Pada tahun 2017, perjuangan Abah Ating dalam melestarikan warisan budaya diteruskan kepada cucunya, Kang Dodi Suhada Akum, yang dengan penuh semangat melanjutkan tongkat estafet kepemimpinan bersama ibundanya. Di bawah bimbingan Kang Dodi dan keluarganya, Perguruan Pencak Silat Lugay Kancana terus berkembang, tidak hanya sebagai tempat latihan Pencak Silat, tetapi juga sebagai wadah untuk pelestarian seni dan budaya tradisional Indonesia lainnya. Dengan semangat yang sama, Perguruan ini terus memperkenalkan generasi muda kepada nilai-nilai luhur yang terkandung dalam Pencak Silat dan berbagai kesenian tradisional.
Selain keluarga besar Abah Ating, ada beberapa tokoh yang juga berperan besar dalam perkembangan Perguruan Pencak Silat Lugay Kancana:
1. Ratna Sondari – Sebagai salah satu tokoh yang turut memperkuat keberlanjutan Perguruan ini.
2. Dodi Suhada Akum – Penerus perjuangan Abah Ating dan pemimpin perguruan saat ini.
3. Irwan Maulana Yusuf – Berperan penting dalam pengembangan seni dan latihan di Lugay Kancana.
4. Windi Intan Pandini – Juga memiliki kontribusi besar dalam menjaga kekompakan dan kemajuan perguruan.
Selain itu, ada tokoh penting lainnya yang memberikan dukungan besar dalam pengembangan dan kelangsungan perguruan, yaitu Ustad Herpi Hidayat, Pendiri Ponpes Miftahul Hoer.
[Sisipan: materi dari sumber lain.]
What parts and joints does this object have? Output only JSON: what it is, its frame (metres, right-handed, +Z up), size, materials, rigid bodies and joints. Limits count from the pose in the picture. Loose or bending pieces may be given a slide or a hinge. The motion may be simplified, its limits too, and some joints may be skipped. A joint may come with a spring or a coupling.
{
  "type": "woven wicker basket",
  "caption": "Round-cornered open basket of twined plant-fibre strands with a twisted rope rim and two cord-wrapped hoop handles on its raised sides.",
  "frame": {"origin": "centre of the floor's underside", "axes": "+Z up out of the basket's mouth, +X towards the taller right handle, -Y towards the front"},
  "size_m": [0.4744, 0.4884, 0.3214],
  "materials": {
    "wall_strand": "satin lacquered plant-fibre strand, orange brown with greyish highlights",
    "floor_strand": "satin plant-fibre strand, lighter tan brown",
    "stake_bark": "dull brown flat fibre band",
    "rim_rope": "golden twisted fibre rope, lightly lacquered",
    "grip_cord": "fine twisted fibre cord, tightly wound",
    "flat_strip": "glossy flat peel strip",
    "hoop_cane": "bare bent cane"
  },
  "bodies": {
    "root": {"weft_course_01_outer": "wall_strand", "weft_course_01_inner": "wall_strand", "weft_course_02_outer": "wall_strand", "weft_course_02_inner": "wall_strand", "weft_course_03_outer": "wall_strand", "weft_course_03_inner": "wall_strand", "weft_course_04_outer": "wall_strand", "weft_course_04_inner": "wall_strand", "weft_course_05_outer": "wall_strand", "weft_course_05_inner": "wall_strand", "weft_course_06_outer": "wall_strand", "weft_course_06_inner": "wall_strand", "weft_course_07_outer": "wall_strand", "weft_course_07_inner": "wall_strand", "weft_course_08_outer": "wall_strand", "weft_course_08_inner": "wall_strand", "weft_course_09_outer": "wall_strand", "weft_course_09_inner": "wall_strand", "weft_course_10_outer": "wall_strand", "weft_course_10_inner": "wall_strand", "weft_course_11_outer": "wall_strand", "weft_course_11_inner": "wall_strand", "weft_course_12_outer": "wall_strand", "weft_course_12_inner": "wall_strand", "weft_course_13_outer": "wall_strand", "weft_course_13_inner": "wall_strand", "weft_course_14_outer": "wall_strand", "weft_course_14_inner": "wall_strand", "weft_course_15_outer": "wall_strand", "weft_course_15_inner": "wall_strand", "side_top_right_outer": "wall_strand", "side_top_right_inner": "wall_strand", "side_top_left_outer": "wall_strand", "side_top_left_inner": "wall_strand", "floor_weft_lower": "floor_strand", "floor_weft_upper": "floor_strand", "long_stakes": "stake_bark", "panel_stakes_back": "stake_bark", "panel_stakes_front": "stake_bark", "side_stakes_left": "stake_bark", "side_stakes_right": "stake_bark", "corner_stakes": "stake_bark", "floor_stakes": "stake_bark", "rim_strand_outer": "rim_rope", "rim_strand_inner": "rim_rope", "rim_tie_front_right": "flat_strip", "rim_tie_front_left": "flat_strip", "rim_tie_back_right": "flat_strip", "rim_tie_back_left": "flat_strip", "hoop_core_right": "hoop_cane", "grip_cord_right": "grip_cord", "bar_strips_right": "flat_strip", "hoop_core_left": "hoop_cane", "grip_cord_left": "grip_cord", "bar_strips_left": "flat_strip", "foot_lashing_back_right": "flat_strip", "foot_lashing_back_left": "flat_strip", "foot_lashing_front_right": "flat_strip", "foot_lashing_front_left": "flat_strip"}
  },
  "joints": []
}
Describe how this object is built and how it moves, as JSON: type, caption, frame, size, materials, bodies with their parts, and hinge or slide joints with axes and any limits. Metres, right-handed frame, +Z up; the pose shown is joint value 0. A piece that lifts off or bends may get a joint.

Ustad Herpi Hidayat telah berperan aktif dalam memberikan dukungan moral dan materiil untuk perkembangan Perguruan Pencak Silat Lugay Kancana. Dengan semangat kebersamaan, beliau bersama Kang Dodi Suhada Akum turut berkontribusi dalam menjaga dan melestarikan seni bela diri Pencak Silat serta kebudayaan tradisional Indonesia, menciptakan lingkungan yang kondusif bagi perkembangan para pesilat dan masyarakat sekitar.
Selain itu, beberapa tokoh yang berperan sebagai pengurus perguruan:
Mas Setyo – Ketua Perguruan yang memimpin dengan visi yang jelas dan penuh dedikasi.
Pak Slamet – Sekretaris Perguruan yang memastikan kelancaran administrasi dan kegiatan sehari-hari.
Dengan dedikasi yang kuat dan semangat untuk melestarikan budaya, Perguruan Pencak Silat Lugay Kancana telah menjadi simbol keunggulan dalam seni bela diri dan juga sebagai pusat pengembangan seni budaya tradisional Indonesia. Perguruan ini terus menanamkan nilai-nilai luhur, kedisiplinan, dan kekeluargaan kepada setiap anggotanya, menjadikannya sebagai wadah yang bukan hanya menghasilkan pesilat berprestasi, tetapi juga generasi yang mencintai dan menjaga kebudayaan Indonesia.